2014: Germany 1-0 Argentina (aet; 0-0 after 90 mins)
Argentina had laboured to a semi-final victory on penalties against the Netherlands, while Germany had done a number – specifically the number seven – on hosts Brazil. Lionel Messi wasn’t really at the top of his game during these finals, either, so with the benefit of 20-20 hindsight, the result of this match seems inevitable. And yet. Gonzalo Higuain missed a golden chance to put Argentina ahead in the first half. He had an effort disallowed for offside. Rodrigo Palacio floated a chip off target while one on one with Manuel Neuer. Messi duelled with Neuer as well, only to drag dismally wide. Mario Goetze made them pay. To add insult to injury, an understandably seething Messi was forced to hang around interminably post-defeat to be presented with the player-of-the-tournament award. Oh Sepp. How could you be so tactless.

Messi after the 2014 final.
Messi after the 2014 final. Photograph: Eddie Keogh/REUTERS

2018: France 4-2 Croatia
The highest-scoring final since 1966 had pretty much everything. Mario Mandžukić scored the first-ever own goal in the showpiece’s history. Ivan Perisic equalised for Croatia with a pearler. France regained the lead through VAR, then pulled away with a spectacular quickfire second-half double through Paul Pogba and Kylian Mbappé. Hugo Lloris handed Mandžukić a little redemption on a plate, after which the heavens opened during the trophy presentation on Croatian president Kolinda Grabar-Kitarović and her French counterpart Emmanuel Macron. Vladimir Putin was given an umbrella to stand under, though, the wee nyaff.

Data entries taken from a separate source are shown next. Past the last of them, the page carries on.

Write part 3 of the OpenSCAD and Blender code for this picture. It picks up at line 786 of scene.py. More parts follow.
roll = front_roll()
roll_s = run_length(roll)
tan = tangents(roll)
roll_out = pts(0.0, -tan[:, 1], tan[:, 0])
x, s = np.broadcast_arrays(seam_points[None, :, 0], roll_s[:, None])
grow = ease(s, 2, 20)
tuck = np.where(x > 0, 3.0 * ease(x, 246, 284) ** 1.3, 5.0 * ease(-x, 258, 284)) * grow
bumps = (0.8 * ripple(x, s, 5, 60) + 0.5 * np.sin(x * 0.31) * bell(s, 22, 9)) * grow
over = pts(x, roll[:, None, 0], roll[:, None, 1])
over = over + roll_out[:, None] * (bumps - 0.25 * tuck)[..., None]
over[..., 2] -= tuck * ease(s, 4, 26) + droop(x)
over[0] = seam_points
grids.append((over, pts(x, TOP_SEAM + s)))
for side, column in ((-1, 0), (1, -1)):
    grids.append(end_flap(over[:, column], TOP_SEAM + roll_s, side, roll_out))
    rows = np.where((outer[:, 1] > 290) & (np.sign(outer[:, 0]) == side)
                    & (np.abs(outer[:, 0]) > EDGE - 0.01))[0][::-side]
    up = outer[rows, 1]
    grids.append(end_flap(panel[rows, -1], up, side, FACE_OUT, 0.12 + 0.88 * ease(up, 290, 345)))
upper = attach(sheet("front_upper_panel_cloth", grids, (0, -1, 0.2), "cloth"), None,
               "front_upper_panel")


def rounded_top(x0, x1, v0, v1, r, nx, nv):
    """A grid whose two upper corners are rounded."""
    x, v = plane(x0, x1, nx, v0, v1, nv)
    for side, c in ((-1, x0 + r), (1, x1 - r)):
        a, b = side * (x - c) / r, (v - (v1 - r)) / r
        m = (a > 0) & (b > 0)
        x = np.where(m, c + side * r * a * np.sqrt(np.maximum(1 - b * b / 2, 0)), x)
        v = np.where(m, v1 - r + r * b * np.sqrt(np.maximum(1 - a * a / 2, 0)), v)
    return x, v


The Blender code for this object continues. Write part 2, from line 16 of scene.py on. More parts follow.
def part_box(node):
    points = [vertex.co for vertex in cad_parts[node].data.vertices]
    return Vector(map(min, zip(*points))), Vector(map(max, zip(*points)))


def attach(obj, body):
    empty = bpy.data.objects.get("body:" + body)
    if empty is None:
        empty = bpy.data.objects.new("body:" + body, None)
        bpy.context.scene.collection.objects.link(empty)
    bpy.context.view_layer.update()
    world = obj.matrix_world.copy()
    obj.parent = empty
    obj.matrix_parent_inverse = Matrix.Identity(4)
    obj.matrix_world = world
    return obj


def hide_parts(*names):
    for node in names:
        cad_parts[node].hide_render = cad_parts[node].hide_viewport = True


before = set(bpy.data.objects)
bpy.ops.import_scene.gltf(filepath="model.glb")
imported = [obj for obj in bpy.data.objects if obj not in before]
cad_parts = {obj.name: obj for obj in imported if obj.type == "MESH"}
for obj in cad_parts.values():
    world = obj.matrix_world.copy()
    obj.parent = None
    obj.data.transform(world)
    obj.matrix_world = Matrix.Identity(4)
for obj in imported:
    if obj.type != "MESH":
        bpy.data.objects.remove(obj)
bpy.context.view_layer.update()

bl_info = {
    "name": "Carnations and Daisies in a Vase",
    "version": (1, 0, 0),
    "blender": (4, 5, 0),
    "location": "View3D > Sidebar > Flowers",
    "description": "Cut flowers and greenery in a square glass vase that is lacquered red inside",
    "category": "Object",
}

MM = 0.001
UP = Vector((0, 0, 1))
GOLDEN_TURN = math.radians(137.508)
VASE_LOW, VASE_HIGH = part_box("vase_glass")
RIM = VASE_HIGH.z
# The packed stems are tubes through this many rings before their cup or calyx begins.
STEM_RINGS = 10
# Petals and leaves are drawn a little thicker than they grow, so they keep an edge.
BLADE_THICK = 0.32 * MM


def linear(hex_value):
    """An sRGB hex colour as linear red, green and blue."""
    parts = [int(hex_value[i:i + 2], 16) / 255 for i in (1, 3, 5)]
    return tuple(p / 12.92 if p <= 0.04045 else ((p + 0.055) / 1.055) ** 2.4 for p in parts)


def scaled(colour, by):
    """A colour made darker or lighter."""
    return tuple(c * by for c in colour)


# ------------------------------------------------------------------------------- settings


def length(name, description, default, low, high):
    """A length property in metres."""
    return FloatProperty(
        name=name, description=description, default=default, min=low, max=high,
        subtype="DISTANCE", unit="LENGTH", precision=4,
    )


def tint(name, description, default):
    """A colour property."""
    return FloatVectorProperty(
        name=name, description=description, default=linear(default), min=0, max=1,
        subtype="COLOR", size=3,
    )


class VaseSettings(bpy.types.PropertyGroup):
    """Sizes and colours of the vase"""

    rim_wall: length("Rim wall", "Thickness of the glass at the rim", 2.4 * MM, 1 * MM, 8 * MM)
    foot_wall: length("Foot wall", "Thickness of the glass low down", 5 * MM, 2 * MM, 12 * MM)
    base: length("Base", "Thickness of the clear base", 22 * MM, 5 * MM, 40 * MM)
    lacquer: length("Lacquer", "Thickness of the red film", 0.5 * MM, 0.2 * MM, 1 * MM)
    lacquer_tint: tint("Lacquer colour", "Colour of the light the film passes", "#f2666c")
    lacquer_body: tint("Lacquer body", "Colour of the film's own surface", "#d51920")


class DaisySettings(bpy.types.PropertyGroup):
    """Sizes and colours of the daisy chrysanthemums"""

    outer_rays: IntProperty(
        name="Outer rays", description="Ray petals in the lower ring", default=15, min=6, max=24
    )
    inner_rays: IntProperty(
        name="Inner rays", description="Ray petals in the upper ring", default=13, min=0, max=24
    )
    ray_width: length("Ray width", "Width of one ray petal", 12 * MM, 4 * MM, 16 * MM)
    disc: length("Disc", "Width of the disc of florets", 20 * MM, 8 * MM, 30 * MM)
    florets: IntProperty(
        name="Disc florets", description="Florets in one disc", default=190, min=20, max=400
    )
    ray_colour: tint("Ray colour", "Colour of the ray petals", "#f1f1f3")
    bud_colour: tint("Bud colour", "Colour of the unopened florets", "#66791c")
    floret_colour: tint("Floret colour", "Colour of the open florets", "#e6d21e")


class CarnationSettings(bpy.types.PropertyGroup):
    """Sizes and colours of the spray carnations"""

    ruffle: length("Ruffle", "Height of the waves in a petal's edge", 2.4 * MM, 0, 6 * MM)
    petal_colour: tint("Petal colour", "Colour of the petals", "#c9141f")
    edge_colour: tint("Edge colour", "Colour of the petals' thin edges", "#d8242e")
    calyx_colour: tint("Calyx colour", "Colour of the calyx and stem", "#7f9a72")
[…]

Infantino, Macron, Grabar-Kitarović: no brolly for you.
Infantino, Macron, Grabar-Kitarović: no brolly for you. Photograph: Kai Pfaffenbach/Reuters

So that’s the historical context as the 2022 final looms. Not long now! Kick-off is at 3pm GMT, 7pm at the Lusail Iconic Stadium in Lusail, Qatar, midday in Buenos Aires, Argentina, and 4pm in Paris, France. يحدث! It’s on!